_What to produce:_
Exactly as given, repeat all of the entries.

━━━

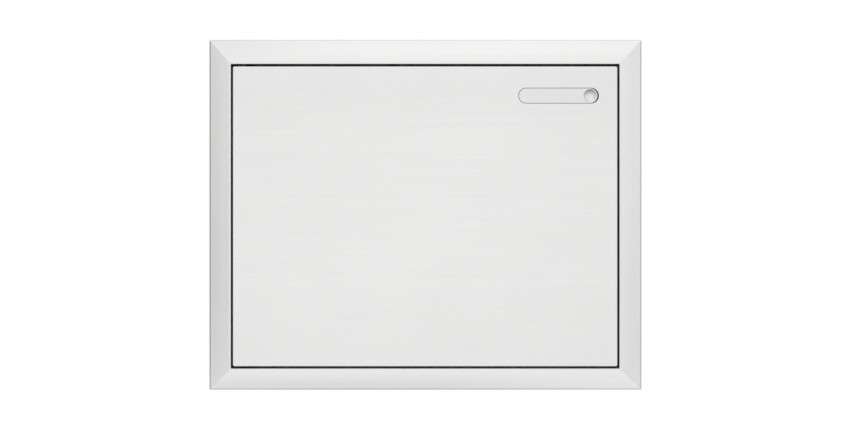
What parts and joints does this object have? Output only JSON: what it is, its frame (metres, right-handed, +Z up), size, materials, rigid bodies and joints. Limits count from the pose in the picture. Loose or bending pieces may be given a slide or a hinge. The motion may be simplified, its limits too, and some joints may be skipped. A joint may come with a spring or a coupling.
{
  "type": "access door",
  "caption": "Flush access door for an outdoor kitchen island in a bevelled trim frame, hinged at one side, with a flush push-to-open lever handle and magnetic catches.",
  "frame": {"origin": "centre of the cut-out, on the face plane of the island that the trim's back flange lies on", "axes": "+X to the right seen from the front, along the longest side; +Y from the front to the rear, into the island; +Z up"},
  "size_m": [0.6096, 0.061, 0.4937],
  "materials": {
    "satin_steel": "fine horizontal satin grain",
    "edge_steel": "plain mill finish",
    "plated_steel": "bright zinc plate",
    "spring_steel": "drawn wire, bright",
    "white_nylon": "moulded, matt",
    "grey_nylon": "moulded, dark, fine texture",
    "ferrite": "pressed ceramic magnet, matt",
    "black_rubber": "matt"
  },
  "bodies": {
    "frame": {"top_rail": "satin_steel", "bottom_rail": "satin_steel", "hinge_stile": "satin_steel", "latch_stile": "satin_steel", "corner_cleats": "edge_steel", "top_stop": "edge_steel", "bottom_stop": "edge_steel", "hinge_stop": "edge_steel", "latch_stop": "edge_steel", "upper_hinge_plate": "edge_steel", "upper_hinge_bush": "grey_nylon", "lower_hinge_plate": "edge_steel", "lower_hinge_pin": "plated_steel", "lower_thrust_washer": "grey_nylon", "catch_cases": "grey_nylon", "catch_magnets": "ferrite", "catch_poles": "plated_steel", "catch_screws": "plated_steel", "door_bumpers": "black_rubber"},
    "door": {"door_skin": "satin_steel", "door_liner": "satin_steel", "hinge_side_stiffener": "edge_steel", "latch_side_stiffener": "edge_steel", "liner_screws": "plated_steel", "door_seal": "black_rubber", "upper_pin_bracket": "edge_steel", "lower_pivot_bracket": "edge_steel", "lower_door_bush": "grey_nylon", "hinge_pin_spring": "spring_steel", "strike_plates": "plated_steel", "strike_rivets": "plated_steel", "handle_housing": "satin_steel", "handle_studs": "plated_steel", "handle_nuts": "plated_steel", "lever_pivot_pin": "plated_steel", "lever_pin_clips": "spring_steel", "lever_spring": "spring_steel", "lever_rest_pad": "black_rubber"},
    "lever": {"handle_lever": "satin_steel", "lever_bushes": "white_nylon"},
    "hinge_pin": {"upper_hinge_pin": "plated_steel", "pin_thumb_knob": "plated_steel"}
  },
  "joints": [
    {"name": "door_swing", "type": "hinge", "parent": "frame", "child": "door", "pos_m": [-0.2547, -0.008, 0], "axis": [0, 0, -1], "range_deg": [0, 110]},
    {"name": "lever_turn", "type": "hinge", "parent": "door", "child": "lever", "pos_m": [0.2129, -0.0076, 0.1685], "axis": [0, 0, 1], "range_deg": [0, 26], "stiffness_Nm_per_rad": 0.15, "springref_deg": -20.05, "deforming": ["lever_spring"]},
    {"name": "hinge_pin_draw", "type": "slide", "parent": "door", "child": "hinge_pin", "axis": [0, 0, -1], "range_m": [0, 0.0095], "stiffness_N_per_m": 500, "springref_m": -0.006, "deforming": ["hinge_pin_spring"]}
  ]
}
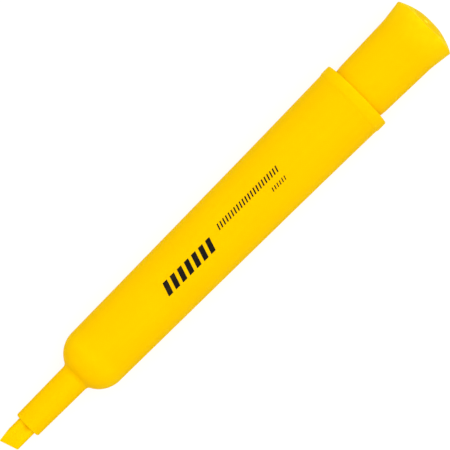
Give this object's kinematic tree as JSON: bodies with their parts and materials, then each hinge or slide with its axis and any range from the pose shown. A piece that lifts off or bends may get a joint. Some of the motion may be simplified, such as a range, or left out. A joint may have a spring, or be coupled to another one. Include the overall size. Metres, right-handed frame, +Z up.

━━━

_Expected answer:_
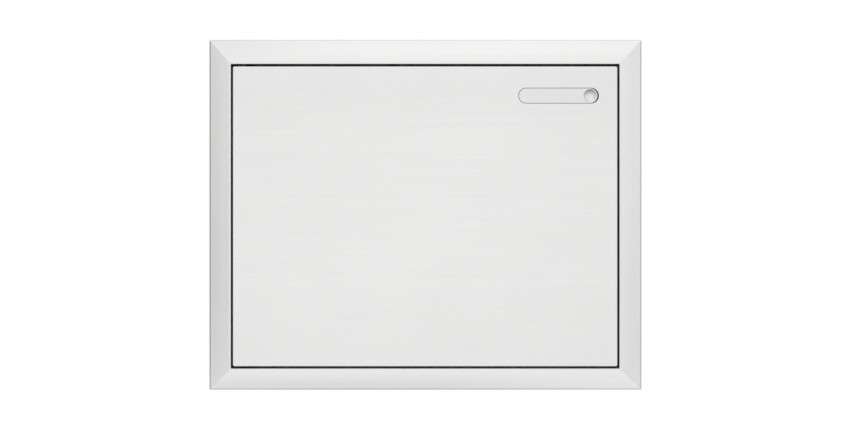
What parts and joints does this object have? Output only JSON: what it is, its frame (metres, right-handed, +Z up), size, materials, rigid bodies and joints. Limits count from the pose in the picture. Loose or bending pieces may be given a slide or a hinge. The motion may be simplified, its limits too, and some joints may be skipped. A joint may come with a spring or a coupling.
{
  "type": "access door",
  "caption": "Flush access door for an outdoor kitchen island in a bevelled trim frame, hinged at one side, with a flush push-to-open lever handle and magnetic catches.",
  "frame": {"origin": "centre of the cut-out, on the face plane of the island that the trim's back flange lies on", "axes": "+X to the right seen from the front, along the longest side; +Y from the front to the rear, into the island; +Z up"},
  "size_m": [0.6096, 0.061, 0.4937],
  "materials": {
    "satin_steel": "fine horizontal satin grain",
    "edge_steel": "plain mill finish",
    "plated_steel": "bright zinc plate",
    "spring_steel": "drawn wire, bright",
    "white_nylon": "moulded, matt",
    "grey_nylon": "moulded, dark, fine texture",
    "ferrite": "pressed ceramic magnet, matt",
    "black_rubber": "matt"
  },
  "bodies": {
    "frame": {"top_rail": "satin_steel", "bottom_rail": "satin_steel", "hinge_stile": "satin_steel", "latch_stile": "satin_steel", "corner_cleats": "edge_steel", "top_stop": "edge_steel", "bottom_stop": "edge_steel", "hinge_stop": "edge_steel", "latch_stop": "edge_steel", "upper_hinge_plate": "edge_steel", "upper_hinge_bush": "grey_nylon", "lower_hinge_plate": "edge_steel", "lower_hinge_pin": "plated_steel", "lower_thrust_washer": "grey_nylon", "catch_cases": "grey_nylon", "catch_magnets": "ferrite", "catch_poles": "plated_steel", "catch_screws": "plated_steel", "door_bumpers": "black_rubber"},
    "door": {"door_skin": "satin_steel", "door_liner": "satin_steel", "hinge_side_stiffener": "edge_steel", "latch_side_stiffener": "edge_steel", "liner_screws": "plated_steel", "door_seal": "black_rubber", "upper_pin_bracket": "edge_steel", "lower_pivot_bracket": "edge_steel", "lower_door_bush": "grey_nylon", "hinge_pin_spring": "spring_steel", "strike_plates": "plated_steel", "strike_rivets": "plated_steel", "handle_housing": "satin_steel", "handle_studs": "plated_steel", "handle_nuts": "plated_steel", "lever_pivot_pin": "plated_steel", "lever_pin_clips": "spring_steel", "lever_spring": "spring_steel", "lever_rest_pad": "black_rubber"},
    "lever": {"handle_lever": "satin_steel", "lever_bushes": "white_nylon"},
    "hinge_pin": {"upper_hinge_pin": "plated_steel", "pin_thumb_knob": "plated_steel"}
  },
  "joints": [
    {"name": "door_swing", "type": "hinge", "parent": "frame", "child": "door", "pos_m": [-0.2547, -0.008, 0], "axis": [0, 0, -1], "range_deg": [0, 110]},
    {"name": "lever_turn", "type": "hinge", "parent": "door", "child": "lever", "pos_m": [0.2129, -0.0076, 0.1685], "axis": [0, 0, 1], "range_deg": [0, 26], "stiffness_Nm_per_rad": 0.15, "springref_deg": -20.05, "deforming": ["lever_spring"]},
    {"name": "hinge_pin_draw", "type": "slide", "parent": "door", "child": "hinge_pin", "axis": [0, 0, -1], "range_m": [0, 0.0095], "stiffness_N_per_m": 500, "springref_m": -0.006, "deforming": ["hinge_pin_spring"]}
  ]
}
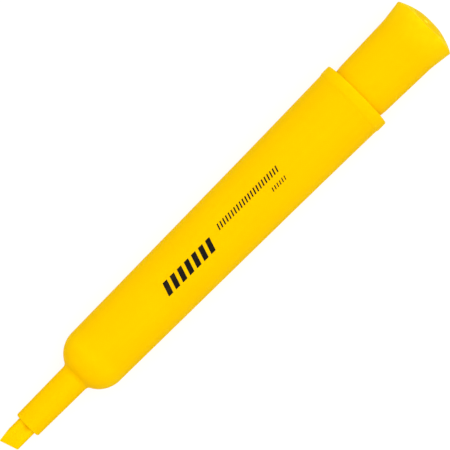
Give this object's kinematic tree as JSON: bodies with their parts and materials, then each hinge or slide with its axis and any range from the pose shown. A piece that lifts off or bends may get a joint. Some of the motion may be simplified, such as a range, or left out. A joint may have a spring, or be coupled to another one. Include the overall size. Metres, right-handed frame, +Z up.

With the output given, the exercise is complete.